Once the file is open, we’ll uncomment the following line of code:

#cron.* /var/log/cron.log

After uncommenting, it’ll look something like:

cron.* /var/log/cron.log

Now, we’ll press Ctrl + S to save and Ctrl + X to exit the nano editor. Next, we’ll create the cron.log file:

$ sudo touch /var/log/cron.log

After that, we’ll assign the write permission to the syslog user:

$ sudo chmod 640 /var/log/cron.log
$ sudo chown syslog:adm /var/log/cron.log

Lastly, we’ll restart the rsyslog service:

$ sudo systemctl restart rsyslog.service

Now, once the cron jobs run, the output will be logged in this cron.log file.

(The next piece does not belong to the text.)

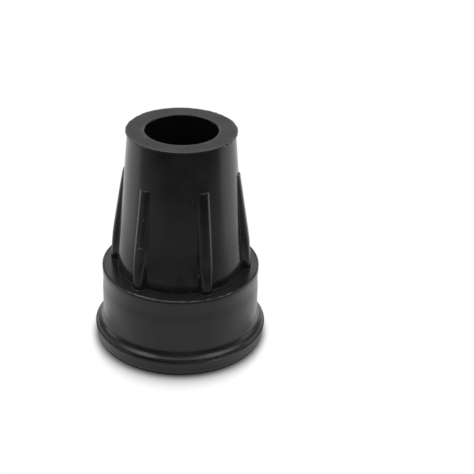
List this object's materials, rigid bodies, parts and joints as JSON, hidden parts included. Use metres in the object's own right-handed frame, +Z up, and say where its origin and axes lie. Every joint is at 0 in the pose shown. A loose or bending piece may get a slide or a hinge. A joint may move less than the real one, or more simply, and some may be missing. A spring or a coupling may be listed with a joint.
{
  "type": "rubber cane tip",
  "caption": "Moulded black rubber ferrule for a walking cane: tapered finned neck with a blind bore, wide collar, beaded flange and a stepped ring tread underneath.",
  "frame": {"origin": "centre of the sole, on the surface the tip stands on", "axes": "+Z up along the bore axis, out of the bore's mouth; -Y towards the viewer of the standing tip, +X to its right"},
  "size_m": [0.0468, 0.0468, 0.0602],
  "materials": {
    "rubber": "satin black moulded rubber, slightly glossy on the flanks, matt on the cut top face"
  },
  "bodies": {
    "root": {"cane_tip": "rubber"}
  },
  "joints": []
}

6. Cron Job Best Practices

Since cron jobs are a part of most Linux users’ lives, we’ve gathered a few best practices for working with cron jobs:

  • Always specify a full path to the command or the script.
  • Redirect the output to a separate log file to maintain the record.
  • Ensure that cron jobs do not overlap or conflict with each other.
  • Use the descriptive comments in the crontab file so that other users can understand it, too.
  • Test cron jobs before deploying them to production.

7. Conclusion

In this article, we discussed how to redirect the output of a cron job. First, we’ve covered how we can redirect the output to stdout. After that, we discussed how to send the output to syslog or a separate log file. Lastly, we’ve pointed out some of the best practices when handling cron jobs.

As we’ve discussed in the best practices, maintaining a separate file for the cron job output is efficient for maintaining and monitoring the cron logs. Hence, we should redirect the cron job outputs to an independent log file.